On-device constexpr dequant also covers **K-quants** Q4_K / Q5_K / Q8_K and
**Q2_K / Q3_K / Q6_K** (`mul` + optional `sub`; Q2/Q3/Q6 use per-element
`[nb,32]` scale/offset tensors when sub-block scales vary within a 32-chunk).
Legacy **Q4_1** (scale + min per block) is included alongside Q4_0 / Q8_0 /
IQ4NL.

### Host segments (hybrid runner)

Ops with no stable MIL lowering run on CPU between CoreML segments:

- `fft`, `log_mel`, `welch_peaks`
- `sample`, `rng_normal`, `rng_uniform`
- **native RNN / SSM:** `lstm`, `gru`, `rnn`, `mamba2` (via `rlx_cpu` reference kernels)
- `custom` (via `register_coreml_kernel`)

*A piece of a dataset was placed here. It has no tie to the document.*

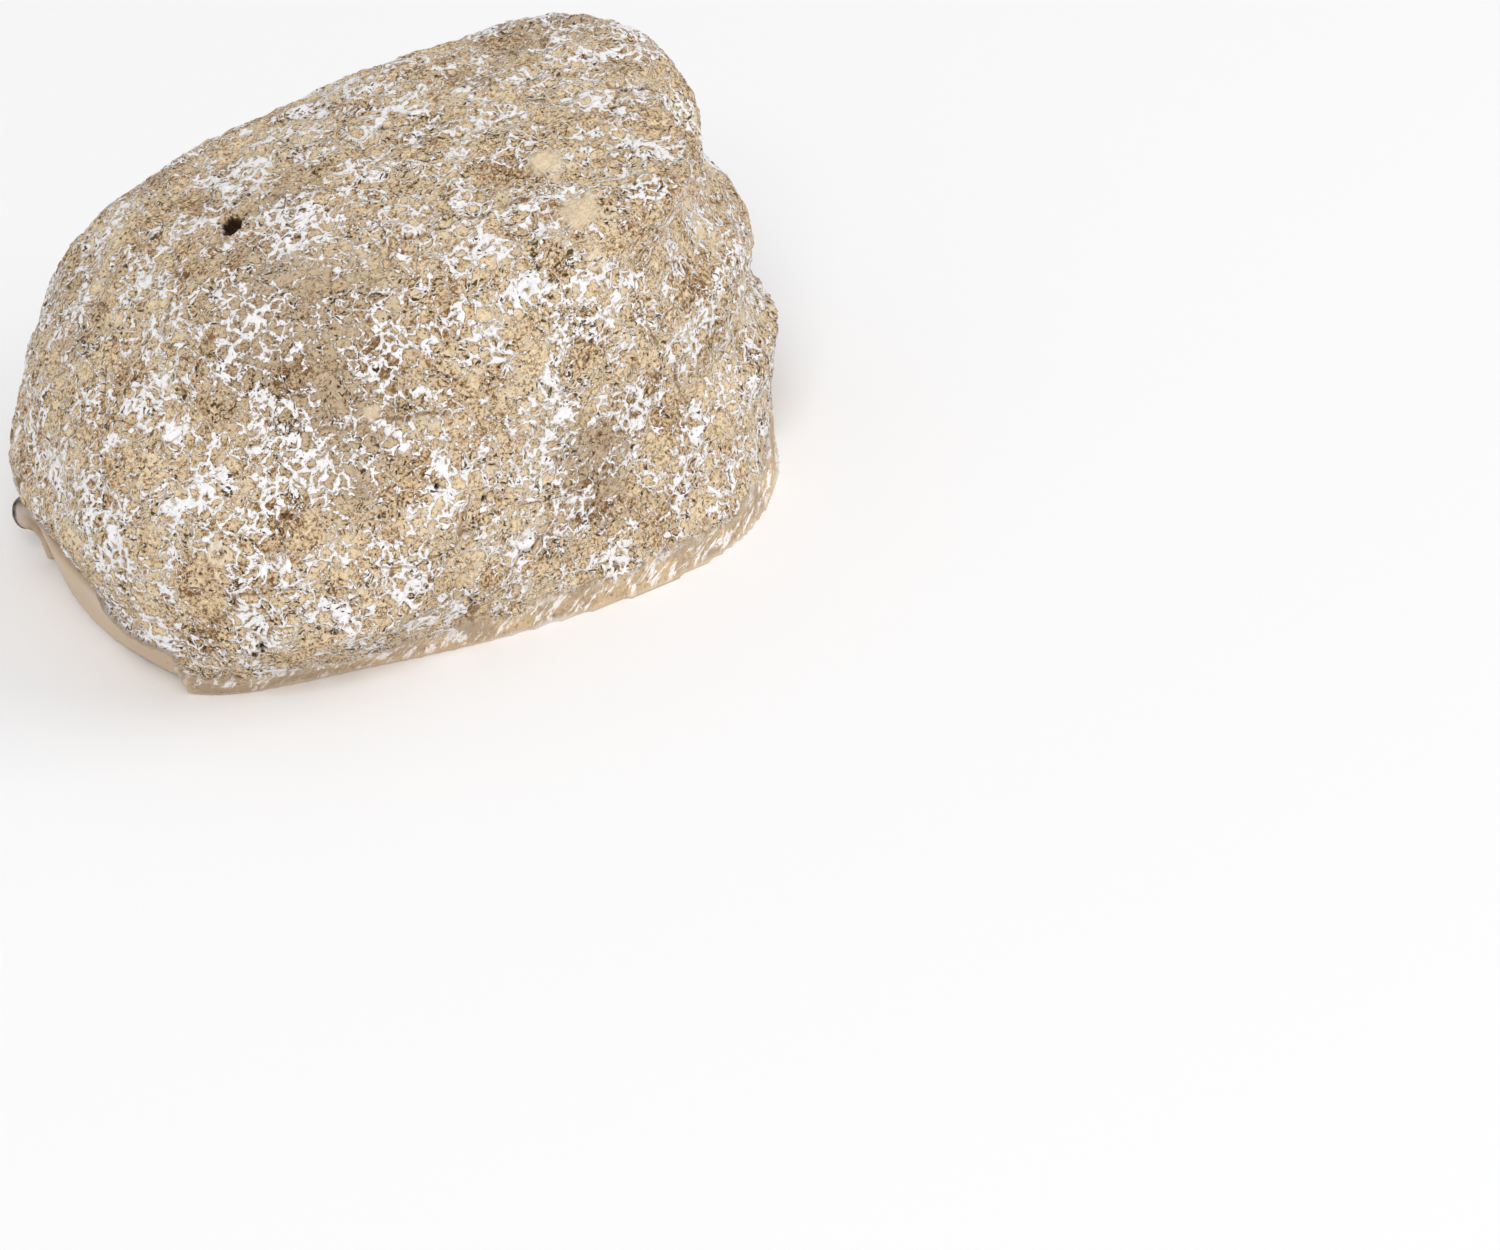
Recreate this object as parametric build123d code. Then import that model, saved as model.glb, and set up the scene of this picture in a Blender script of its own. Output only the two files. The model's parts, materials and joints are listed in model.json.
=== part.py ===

`gru` / `rnn` / `lstm` avoid unfusing to huge MIL graphs.

### P1–P5 infrastructure (2026-06)

- **FP16:** `LowerOptions::float_dtype`, f16 blob weights, f16 CoreML I/O in shim, `Precision::F16` via `CompileOptions`
- **Flexible shapes:** MIL `UnknownDimension` + `ShapeRange`; runtime shape inference at predict; optional `RLX_COREML_NATIVE_FLEX=1` skips deferred recompile on ANE
- **On-device dequant:** Q8_0 / Q4_0 / IQ4NL / Q4_K / Q5_K / Q8_K in MIL; MoE grouped matmul too
- **Custom registry:** `op_registry.rs` + hybrid dispatch

K-quants and IQ/TQ/MX/NV families without a MIL `mul`+`sub` lowering still
**host-dequant** to f32 at bake time (hybrid segment or
`RLX_COREML_HOST_DEQUANT=1`).

Weights with ≥ 10 elements go to `weights/weight.bin` (MILBlob format).

Introspection: `chip_info()`, `ane_available()`, `MLComputePlan` routing
(macOS 14.4+).

### Not in scope for ANE

Training / backward ops, control flow (`if` / `while` / `scan`), fusion
internals (`Fused*`, `ElementwiseRegion`), `CustomFn`, `QMatMul` / `QConv2d` (int8 I/O), Gaussian splat family.

### Output layout note

CoreML may pad rank-4 outputs for ANE alignment; the shim copies via
stride-aware indexing, not flat `memcpy`.